EXERCISE DETAILS
Beginning at the line that contains "bpy.data.objects.remove(obj)", reproduce every line to the end of the material without changing any of them.

++++++

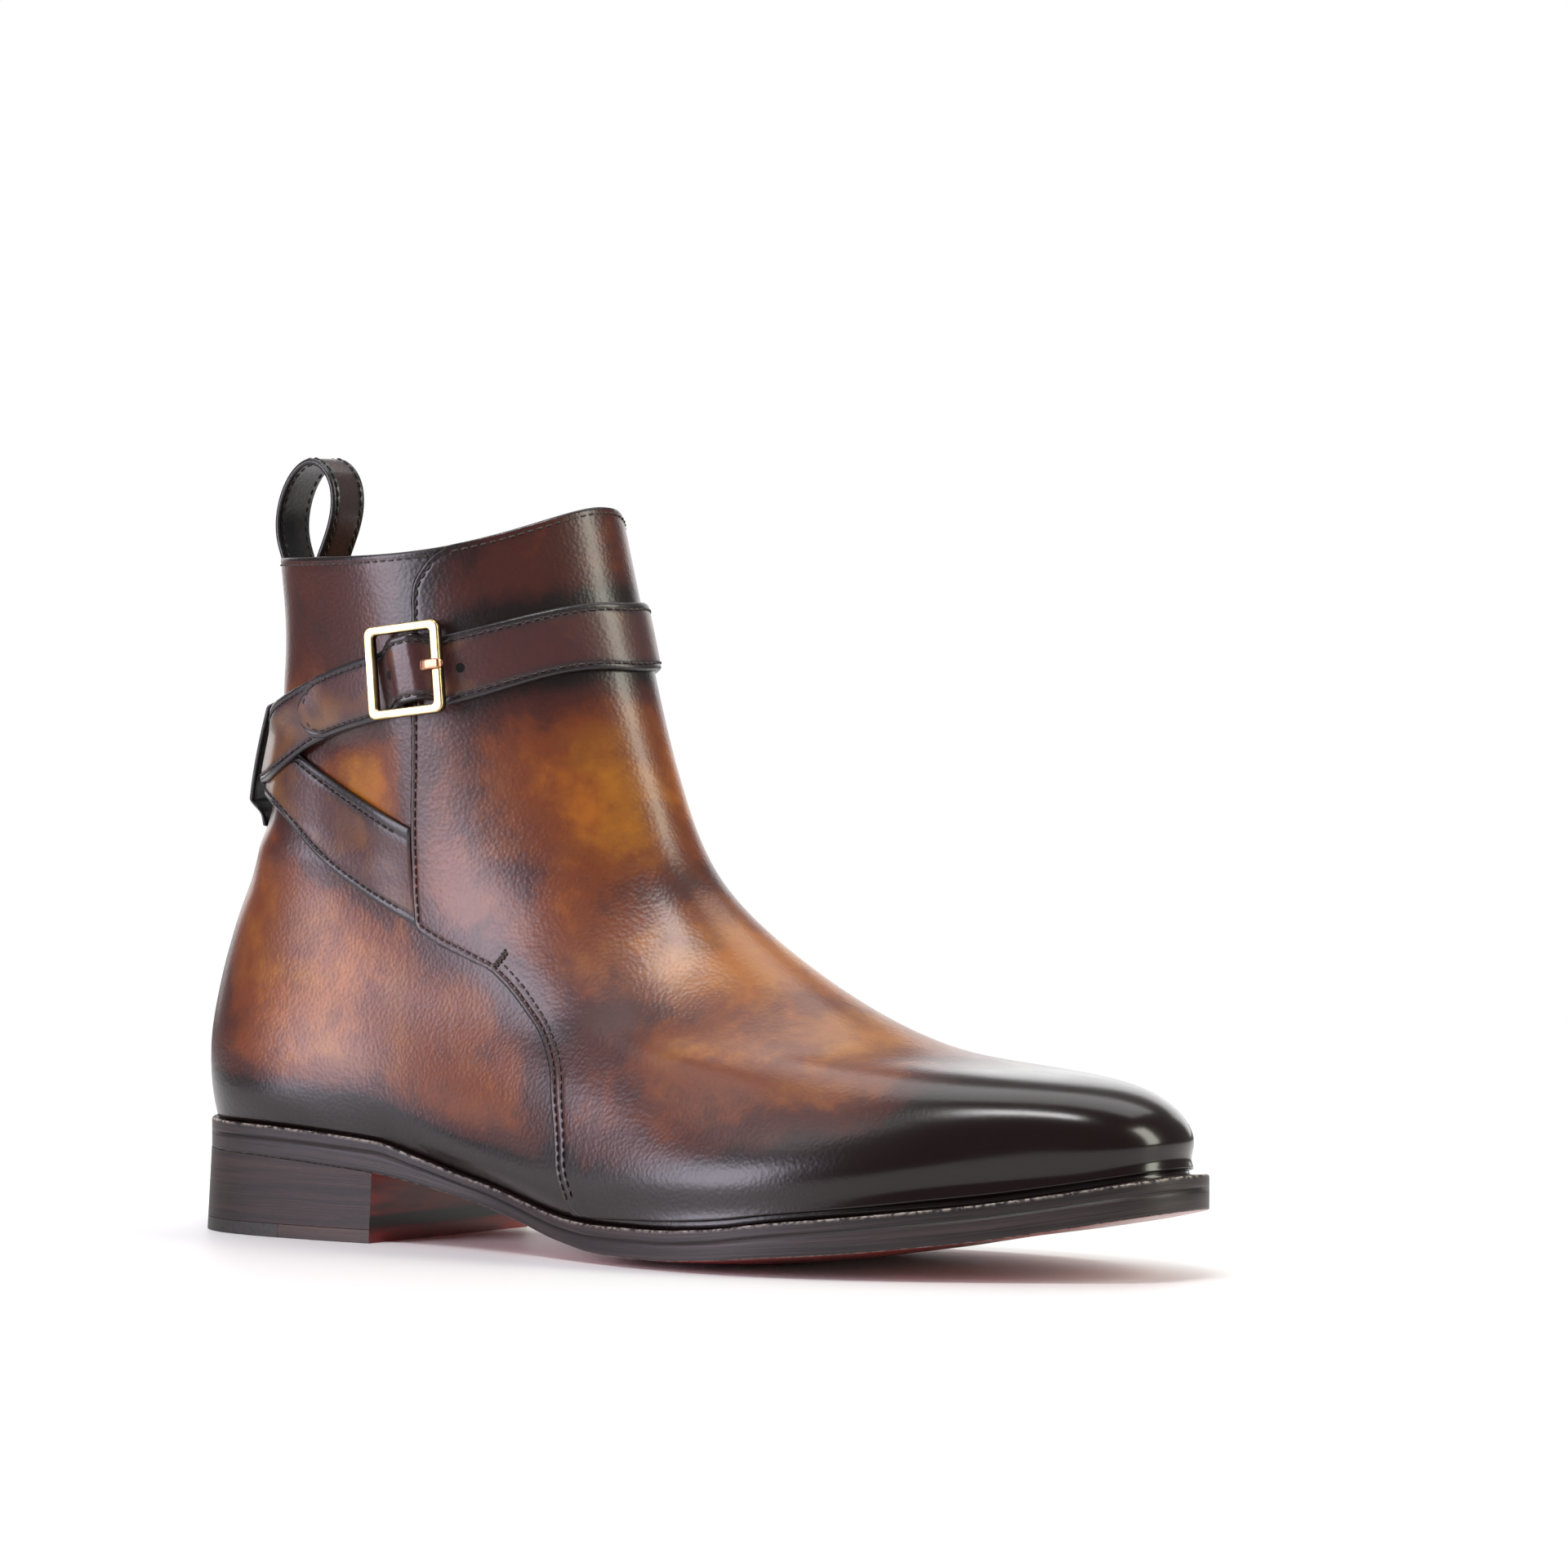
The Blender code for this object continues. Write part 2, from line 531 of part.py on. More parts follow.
def build_heel():
    """Stacked heel, rubber at the back of its top piece and leather in front."""
    heel_block("heel_stack", 0, HEEL_BREAST, TOP_LIFT + GAP, None, 15, STACK)
    heel_block("heel_rubber", 0, TOP_LIFT_JOINT, 0.0, TOP_LIFT, 13, RUBBER)
    heel_block("heel_top_piece", TOP_LIFT_JOINT + GAP, HEEL_BREAST, 0.0, TOP_LIFT, 5, TOP_PIECE)


def build_upper():
    """Hollow upper: a wall open at the collar and underneath."""
    t = np.linspace(0, 2 * np.pi, COLUMNS, endpoint=False)
    tt, vv = np.meshgrid(t, ROWS, indexing="ij")
    outer = surface(tt, vv)
    inner = offset(tt, vv, np.full(tt.shape, -UPPER_WALL))
    inner[:, 0, 2] = feather_z(inner[:, 0, 0])
    between("upper", outer, inner, CALF, ring=True)


def seam_angle(level, inner):
    """Angle of the front panel's rear edge."""
    a = np.radians(easy(SEAM, 2 if inner else 1, level))
    return 2 * np.pi - a if inner else a


def build_panels():
    """Front panel, back stay and keeper, each a layer over the upper."""
    v = np.concatenate([[0.012], ROWS[1:]])
    step = 2 * np.pi / COLUMNS
    shared = np.arange(23, COLUMNS - 22)[:, None] * step * np.ones_like(v)
    f = np.linspace(0, 1, 6)[:-1, None]
    near = seam_angle(v, False)[None, :] * (1 - f) + shared[:1] * f
    far = shared[-1:] * f[::-1] + seam_angle(v, True)[None, :] * (1 - f[::-1])
    t = np.concatenate([near, shared, far])
    vv = np.broadcast_to(v, t.shape)
    base = np.full(t.shape, PANEL_GAP)
    between("front_panel", offset(t, vv, base + PANEL_THICK), offset(t, vv, base), CALF)

    v = np.array([0.014, 0.05, 0.1, 0.16, 0.22, 0.3, 0.38, 0.46, 0.54, 0.62, 0.7, 0.78, 0.86, 0.93, 0.985])
    t = np.linspace(-1, 1, 7)[:, None] * (STAY_WIDTH / 2 / back_reach(v))[None, :]
    vv = np.broadcast_to(v, t.shape)
    base = np.full(t.shape, GAP)
    between("back_stay", offset(t, vv, base + STAY_THICK), offset(t, vv, base), STRAP_CALF)

    v = np.linspace(KEEPER[0][0], KEEPER[-1][0], 17)
    low = KEEPER_RISE * easy(KEEPER, 1, v)
    t = np.linspace(-1, 1, 7)[:, None] * (KEEPER_WIDTH / 2 / (back_reach(v) + low))[None, :]
    vv = np.broadcast_to(v, t.shape)
    low = np.broadcast_to(low, t.shape)
    between("back_keeper", offset(t, vv, low + KEEPER_THICK), offset(t, vv, low), STRAP_CALF)


def strap_edges(low_side):
    """Upper and lower edge of a strap as running angle and level; low side first."""
    rows = []
    for ua, ul, la, ll in STRAP_LOW:
        rows.append((ua * low_side, ul, la * low_side, ll))
    for a, up, lo in STRAP_HIGH:
        rows.append((-a * low_side, up, -a * low_side, lo))
    for a, up, lo in STRAP_HIGH[-2::-1]:
        if a >= 42:
            rows.append((-(360 - a) * low_side, up, -(360 - a) * low_side, lo))
    return np.array(rows)


def strap_at(low_side, turn):
    """The four edge values of a strap at running angles."""
    rows = strap_edges(low_side)
    rows = rows[np.argsort(rows[:, 0] + rows[:, 2])]
    return spline((rows[:, 0] + rows[:, 2]) / 2, rows, turn)


def strap_middle(e):
    """Points along the middle of a strap."""
    return surface(np.radians((e[:, 0] + e[:, 2]) / 2), (e[:, 1] + e[:, 3]) / 2)


def strap_solid(name, e, lift, narrow):
    """Strap through its edges at the height that lift gives; narrow rounds its tip."""
    f = 0.5 + (np.linspace(0, 1, 5)[None, :] - 0.5) * narrow[:, None]
    ang = e[:, 0][:, None] * (1 - f) + e[:, 2][:, None] * f
    lev = e[:, 1][:, None] * (1 - f) + e[:, 3][:, None] * f
    low = lift(ang)
    t = np.radians(ang)
    between(name, offset(t, lev, low + STRAP_THICK), offset(t, lev, low), STRAP_CALF)


def from_back(a):
    """Degrees from the back line, the short way."""
    return np.abs((np.asarray(a) + 180) % 360 - 180)


def over_stay(a):
    """One where a strap lies on the back stay."""
    return 1 - smooth(from_back(a), 19, 34)


def over_cross(a):
    """One where the buckle's strap lies on the other strap."""
    return 1 - smooth(from_back(a), 52, 68)


def over_panel(a):
    """One where a strap lies on the front panel."""
    return smooth(from_back(a), 88, 95.5)


def buckle_lift(a):
    """Height of the buckle's strap above the upper."""
    return GAP + (STRAP_THICK + CROSS_GAP) * over_cross(a) + (STAY_THICK + GAP) * over_stay(a)


def long_lift(a):
    """Height of the long strap above the upper, with its hump in the buckle."""
    a = np.asarray(a)
    start = GAP + (STAY_THICK + GAP) * over_stay(a) + (PANEL_THICK + PANEL_GAP) * over_panel(a) * (a < -60)
    turned = a + 360
    end = buckle_lift(turned) + STRAP_THICK + CROSS_GAP
    blend = 1 - smooth(turned, 95, 102)
    body = start * (1 - blend) + end * blend
    bump = smooth(turned, 91.5, 98) * (1 - smooth(turned, 102, 108.5))
    body = body + bump * (STRAP_HUMP - body)
    return np.where(a < -200, body, start)


def build_straps():
    """The long strap with the rounded tip and the strap that holds the buckle."""
    stop = -(360 - TIP_ANGLE)
    turn = np.concatenate([np.linspace(84.3, 10, 12), np.linspace(0, -230, 34), np.linspace(-236, -276, 22),
                           np.array([-281, -287, -292, -296, -298.5, -300.7, -302.4, -303.4, stop])])
    e = strap_at(1.0, turn)
    inside = smooth(turn + 360, 90, 97) * (1 - smooth(turn + 360, 103, 110))
    raised = BUCKLE_RISE * inside / BOOT_HEIGHT
    e[:, 1] += raised
    e[:, 3] += raised
    steps = np.linalg.norm(np.diff(strap_middle(e), axis=0), axis=1)
    from_tip = np.concatenate([np.cumsum(steps[::-1])[::-1], [0]])
    near = np.clip(1 - from_tip / STRAP_TIP, 0, 1)
    strap_solid("strap_long", e, long_lift, 0.2 + 0.8 * np.sqrt(1 - near ** 2))

    turn = np.concatenate([np.linspace(-84.6, -10, 12), np.linspace(0, 95.6, 20)])
    strap_solid("strap_buckle", strap_at(-1.0, turn), buckle_lift, np.ones(len(turn)))


def buckle_place():
    """Middle of the buckle, its directions along the strap, up and out, and the strap's out."""
    e = strap_at(-1.0, np.array([BUCKLE_ANGLE - 6, BUCKLE_ANGLE, BUCKLE_ANGLE + 6]))
    c = strap_middle(e)
    out = normal(np.radians(BUCKLE_ANGLE), (e[1][1] + e[1][3]) / 2)
    along = c[2] - c[0]
    along = along - out * np.dot(along, out)
    along /= np.linalg.norm(along)
    up = np.cross(out, along)
    if up[2] < 0:
        up = -up
    middle_point = c[1] + BUCKLE_RISE * up
    turn = np.radians(BUCKLE_TURN)
    lean = np.radians(BUCKLE_LEAN)
    turned = along * np.cos(turn) + up * np.sin(turn)
    flat_up = up * np.cos(turn) - along * np.sin(turn)
    return (middle_point, turned, flat_up * np.cos(lean) - out * np.sin(lean),
            out * np.cos(lean) + flat_up * np.sin(lean), out)


def rounded(width, height, radius):
    """Rounded rectangle as points."""
    pts = []
    for cx, cy, start in ((1, 1, 0), (-1, 1, 90), (-1, -1, 180), (1, -1, 270)):
        for k in range(5):
            a = np.radians(start + 22.5 * k)
            pts.append((cx * (width / 2 - radius) + radius * np.cos(a),
                        cy * (height / 2 - radius) + radius * np.sin(a)))
    return np.array(pts)


def build_buckle():
    """Buckle frame, the bar that its strap turns round, and its prong."""
    c, along, up, out, away = buckle_place()

    def place(x, y, z):
        return c + x[..., None] * along + y[..., None] * up + z[..., None] * out
    outer = rounded(BUCKLE_WIDTH, BUCKLE_HEIGHT, BUCKLE_CORNER)
    inner = rounded(BUCKLE_WIDTH - 2 * BUCKLE_SIDE, BUCKLE_HEIGHT - 2 * BUCKLE_END, BUCKLE_CORNER / 2)
    low = BUCKLE_LIFT
    high = low + BUCKLE_DEPTH
    bevel = BUCKLE_BEVEL
    rings = [(outer, low + bevel, 0), (outer, high - bevel, 0), (outer, high, bevel), (inner, high, -bevel),
             (inner, high - bevel, 0), (inner, low + bevel, 0), (inner, low, -bevel), (outer, low, bevel)]
    grid = []
    for loop, z, pull in rings:
        xy = loop * (1 - pull / np.abs(loop).max(axis=0))
        grid.append(place(xy[:, 0], xy[:, 1], np.full(len(xy), z)))
    grid = np.array(grid)
    n, m = grid.shape[:2]
    faces = [(i * m + j, i * m + (j + 1) % m, ((i + 1) % n) * m + (j + 1) % m, ((i + 1) % n) * m + j)
             for i in range(n) for j in range(m)]
    solid("buckle_frame", grid.reshape(-1, 3), faces, BRASS)

    a = np.linspace(0, 2 * np.pi, 12, endpoint=False)
    reach = BUCKLE_HEIGHT / 2 - BUCKLE_END - GAP
    radius = BAR_THICK / 2
    rise = np.cross(away, along)
    ring = []
    for y in (-reach, reach):
        z = BAR_LIFT + radius * np.sin(a)
        ring.append(c + y * rise + radius * np.cos(a)[:, None] * along + z[:, None] * away)
    faces = [(j, (j + 1) % 12, 12 + (j + 1) % 12, 12 + j) for j in range(12)]
    faces += [tuple(range(12)), tuple(range(23, 11, -1))]
    solid("buckle_bar", np.concatenate(ring), faces, BRASS)

    # along the prong: share of half the buckle's width, height over the frame in prong thicknesses, width share
    rows = np.array([(0.50, -0.20, 0.9), (0.60, 0.12, 1.0), (0.70, 0.27, 1.0), (0.80, 0.27, 1.0),
                     (0.93, 0.27, 0.95), (1.02, 0.23, 0.8)])
    x = rows[:, 0] * BUCKLE_WIDTH / 2
    z = high + rows[:, 1] * PRONG_THICK
    w = rows[:, 2] * PRONG_WIDTH / 2
    grid = np.array([place(x, -w, z), place(x, w, z), place(x, w, z + PRONG_THICK), place(x, -w, z + PRONG_THICK)])
    k = len(x)
    faces = [(4 * i + j, 4 * i + (j + 1) % 4, 4 * (i + 1) + (j + 1) % 4, 4 * (i + 1) + j)
             for i in range(k - 1) for j in range(4)]
    faces += [(0, 1, 2, 3), tuple(4 * (k - 1) + j for j in (3, 2, 1, 0))]
    solid("buckle_prong", grid.transpose(1, 0, 2).reshape(-1, 3), faces, BRASS)


def build_loop():
    """Pull loop: a band carried along its path."""
    path = np.array(LOOP) * (SOLE_LENGTH, BOOT_HEIGHT)
    d = np.concatenate([[0], np.cumsum(np.hypot(*np.diff(path, axis=0).T))])
    c = spline(d, path, np.linspace(0, d[-1], 45))
    g = np.gradient(c, axis=0)
    g /= np.linalg.norm(g, axis=1)[:, None]
    n = np.stack([-g[:, 1], g[:, 0]], -1)
    y = np.linspace(-1, 1, 3)[None, :] * LOOP_WIDTH / 2
    sides = []
    for side in (1, -1):
        p = c + n * side * LOOP_THICK / 2
        sides.append(np.stack([p[:, :1] + 0 * y, y + 0 * p[:, :1], p[:, 1:] + 0 * y], -1))
    between("pull_loop", sides[0], sides[1], STRAP_CALF)


build_sole()
build_heel()
build_upper()
build_panels()
build_straps()
build_buckle()
build_loop()
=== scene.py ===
"""Looks of the jodhpur boot: burnished calf, folded straps, brass buckle, leather sole.

Shapes are worked out in millimetres from the back of the sole on the floor, with +X to
the toe, +Y to the inner side and +Z up, and are moved to the frame's origin in metres.
"""
import bpy
import bmesh
import numpy as np
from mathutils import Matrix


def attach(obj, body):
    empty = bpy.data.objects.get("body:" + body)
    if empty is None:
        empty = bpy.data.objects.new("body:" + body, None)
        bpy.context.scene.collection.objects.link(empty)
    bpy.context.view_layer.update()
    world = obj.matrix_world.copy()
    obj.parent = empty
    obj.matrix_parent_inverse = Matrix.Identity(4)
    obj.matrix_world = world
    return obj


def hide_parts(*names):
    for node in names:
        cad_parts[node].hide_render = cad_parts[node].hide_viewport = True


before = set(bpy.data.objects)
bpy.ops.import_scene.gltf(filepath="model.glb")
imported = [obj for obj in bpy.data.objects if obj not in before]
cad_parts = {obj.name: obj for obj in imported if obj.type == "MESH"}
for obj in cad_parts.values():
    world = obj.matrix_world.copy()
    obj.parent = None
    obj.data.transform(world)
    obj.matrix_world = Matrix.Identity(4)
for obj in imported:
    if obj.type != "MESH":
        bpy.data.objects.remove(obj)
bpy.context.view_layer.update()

bl_info = {
    "name": "Jodhpur boot",
    "version": (1, 0, 0),
    "blender": (4, 5, 0),
    "location": "View3D > Sidebar > Boot",
    "description": "Builds the finished pieces of a hand-coloured jodhpur boot round its solids",
    "category": "Add Mesh",
}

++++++

SOLVED PROBLEM
        bpy.data.objects.remove(obj)
bpy.context.view_layer.update()

bl_info = {
    "name": "Jodhpur boot",
    "version": (1, 0, 0),
    "blender": (4, 5, 0),
    "location": "View3D > Sidebar > Boot",
    "description": "Builds the finished pieces of a hand-coloured jodhpur boot round its solids",
    "category": "Add Mesh",
}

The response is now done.